To do
Give all of the lines again exactly as they read.

Information shown
+++

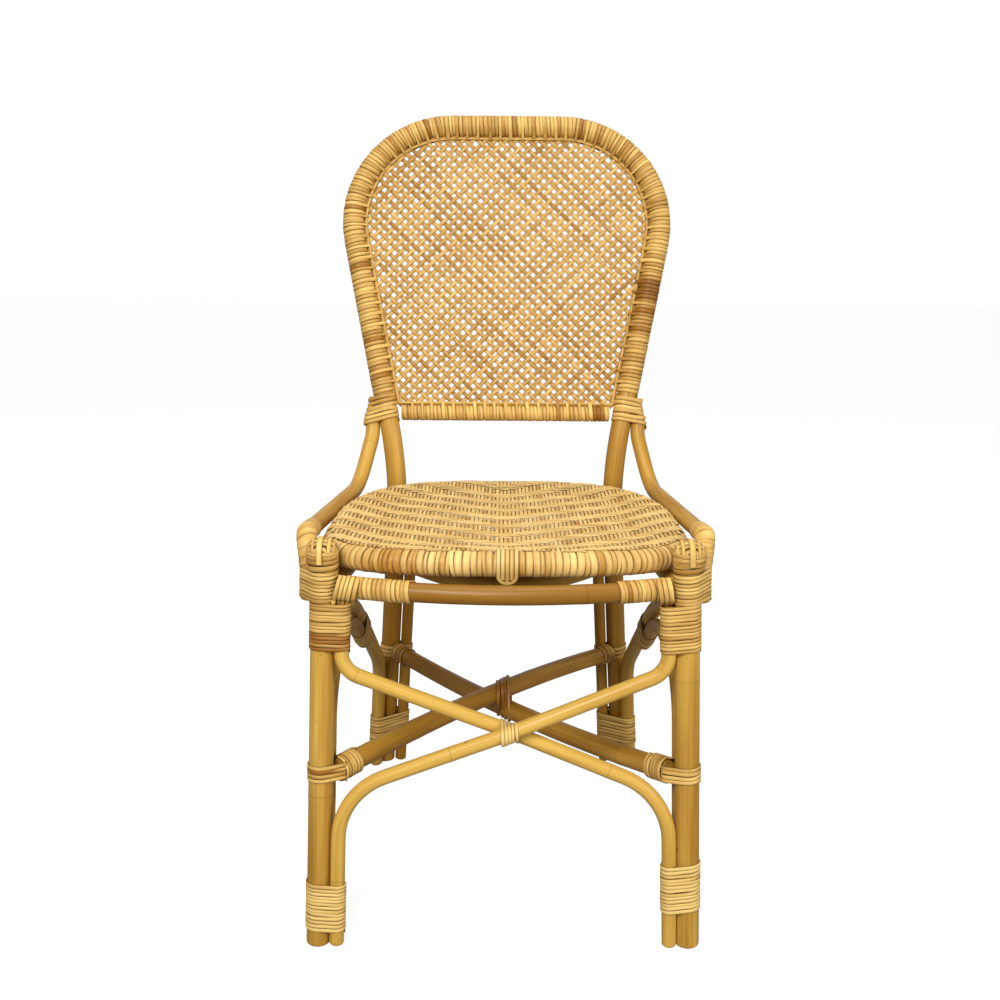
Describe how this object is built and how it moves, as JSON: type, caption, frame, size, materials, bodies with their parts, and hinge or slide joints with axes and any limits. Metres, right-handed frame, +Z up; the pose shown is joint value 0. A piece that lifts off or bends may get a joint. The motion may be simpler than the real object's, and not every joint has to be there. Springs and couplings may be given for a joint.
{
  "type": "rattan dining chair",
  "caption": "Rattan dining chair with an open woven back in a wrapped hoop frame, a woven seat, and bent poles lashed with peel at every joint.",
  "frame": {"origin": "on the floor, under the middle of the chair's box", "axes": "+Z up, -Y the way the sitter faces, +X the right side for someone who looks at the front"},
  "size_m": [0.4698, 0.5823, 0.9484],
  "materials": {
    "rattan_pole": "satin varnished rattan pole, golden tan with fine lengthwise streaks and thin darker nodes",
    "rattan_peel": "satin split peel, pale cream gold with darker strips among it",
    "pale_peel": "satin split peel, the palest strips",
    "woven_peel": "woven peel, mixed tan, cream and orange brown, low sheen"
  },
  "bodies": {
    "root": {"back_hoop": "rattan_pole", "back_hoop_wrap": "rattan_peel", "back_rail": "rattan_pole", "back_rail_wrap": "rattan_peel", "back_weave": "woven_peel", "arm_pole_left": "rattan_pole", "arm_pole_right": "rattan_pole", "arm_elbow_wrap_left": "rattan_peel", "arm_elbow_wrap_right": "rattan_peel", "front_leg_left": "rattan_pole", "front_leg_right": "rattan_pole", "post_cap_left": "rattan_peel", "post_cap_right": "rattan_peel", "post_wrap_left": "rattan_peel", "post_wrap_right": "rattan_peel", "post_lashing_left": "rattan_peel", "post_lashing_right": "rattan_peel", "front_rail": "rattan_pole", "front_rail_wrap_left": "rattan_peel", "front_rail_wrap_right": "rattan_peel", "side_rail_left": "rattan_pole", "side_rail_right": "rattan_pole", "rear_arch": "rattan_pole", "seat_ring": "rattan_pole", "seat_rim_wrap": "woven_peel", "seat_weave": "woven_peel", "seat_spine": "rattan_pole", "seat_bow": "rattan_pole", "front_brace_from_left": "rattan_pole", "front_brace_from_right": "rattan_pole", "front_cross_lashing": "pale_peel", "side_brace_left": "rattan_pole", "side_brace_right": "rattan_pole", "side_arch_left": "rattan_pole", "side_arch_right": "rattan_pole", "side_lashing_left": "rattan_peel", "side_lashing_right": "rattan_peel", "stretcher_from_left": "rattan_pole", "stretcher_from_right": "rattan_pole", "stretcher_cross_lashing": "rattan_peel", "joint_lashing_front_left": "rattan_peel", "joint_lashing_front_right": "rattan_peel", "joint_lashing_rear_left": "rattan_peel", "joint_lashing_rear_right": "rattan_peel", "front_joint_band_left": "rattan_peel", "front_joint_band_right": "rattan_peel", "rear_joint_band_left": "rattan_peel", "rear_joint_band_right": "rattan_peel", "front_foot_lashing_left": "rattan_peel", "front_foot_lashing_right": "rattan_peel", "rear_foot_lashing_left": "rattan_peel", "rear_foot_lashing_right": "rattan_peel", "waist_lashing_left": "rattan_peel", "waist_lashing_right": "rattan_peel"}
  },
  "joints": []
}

+++

Exercise output
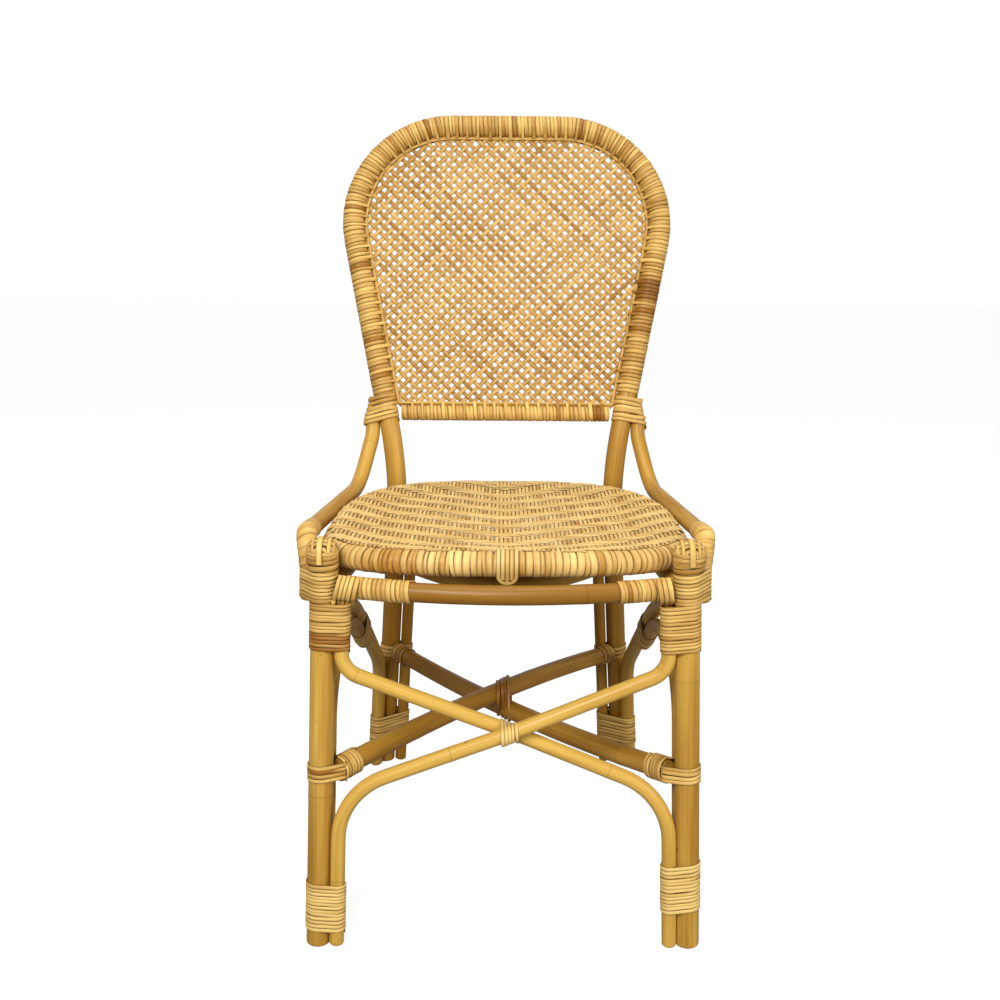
Describe how this object is built and how it moves, as JSON: type, caption, frame, size, materials, bodies with their parts, and hinge or slide joints with axes and any limits. Metres, right-handed frame, +Z up; the pose shown is joint value 0. A piece that lifts off or bends may get a joint. The motion may be simpler than the real object's, and not every joint has to be there. Springs and couplings may be given for a joint.
{
  "type": "rattan dining chair",
  "caption": "Rattan dining chair with an open woven back in a wrapped hoop frame, a woven seat, and bent poles lashed with peel at every joint.",
  "frame": {"origin": "on the floor, under the middle of the chair's box", "axes": "+Z up, -Y the way the sitter faces, +X the right side for someone who looks at the front"},
  "size_m": [0.4698, 0.5823, 0.9484],
  "materials": {
    "rattan_pole": "satin varnished rattan pole, golden tan with fine lengthwise streaks and thin darker nodes",
    "rattan_peel": "satin split peel, pale cream gold with darker strips among it",
    "pale_peel": "satin split peel, the palest strips",
    "woven_peel": "woven peel, mixed tan, cream and orange brown, low sheen"
  },
  "bodies": {
    "root": {"back_hoop": "rattan_pole", "back_hoop_wrap": "rattan_peel", "back_rail": "rattan_pole", "back_rail_wrap": "rattan_peel", "back_weave": "woven_peel", "arm_pole_left": "rattan_pole", "arm_pole_right": "rattan_pole", "arm_elbow_wrap_left": "rattan_peel", "arm_elbow_wrap_right": "rattan_peel", "front_leg_left": "rattan_pole", "front_leg_right": "rattan_pole", "post_cap_left": "rattan_peel", "post_cap_right": "rattan_peel", "post_wrap_left": "rattan_peel", "post_wrap_right": "rattan_peel", "post_lashing_left": "rattan_peel", "post_lashing_right": "rattan_peel", "front_rail": "rattan_pole", "front_rail_wrap_left": "rattan_peel", "front_rail_wrap_right": "rattan_peel", "side_rail_left": "rattan_pole", "side_rail_right": "rattan_pole", "rear_arch": "rattan_pole", "seat_ring": "rattan_pole", "seat_rim_wrap": "woven_peel", "seat_weave": "woven_peel", "seat_spine": "rattan_pole", "seat_bow": "rattan_pole", "front_brace_from_left": "rattan_pole", "front_brace_from_right": "rattan_pole", "front_cross_lashing": "pale_peel", "side_brace_left": "rattan_pole", "side_brace_right": "rattan_pole", "side_arch_left": "rattan_pole", "side_arch_right": "rattan_pole", "side_lashing_left": "rattan_peel", "side_lashing_right": "rattan_peel", "stretcher_from_left": "rattan_pole", "stretcher_from_right": "rattan_pole", "stretcher_cross_lashing": "rattan_peel", "joint_lashing_front_left": "rattan_peel", "joint_lashing_front_right": "rattan_peel", "joint_lashing_rear_left": "rattan_peel", "joint_lashing_rear_right": "rattan_peel", "front_joint_band_left": "rattan_peel", "front_joint_band_right": "rattan_peel", "rear_joint_band_left": "rattan_peel", "rear_joint_band_right": "rattan_peel", "front_foot_lashing_left": "rattan_peel", "front_foot_lashing_right": "rattan_peel", "rear_foot_lashing_left": "rattan_peel", "rear_foot_lashing_right": "rattan_peel", "waist_lashing_left": "rattan_peel", "waist_lashing_right": "rattan_peel"}
  },
  "joints": []
}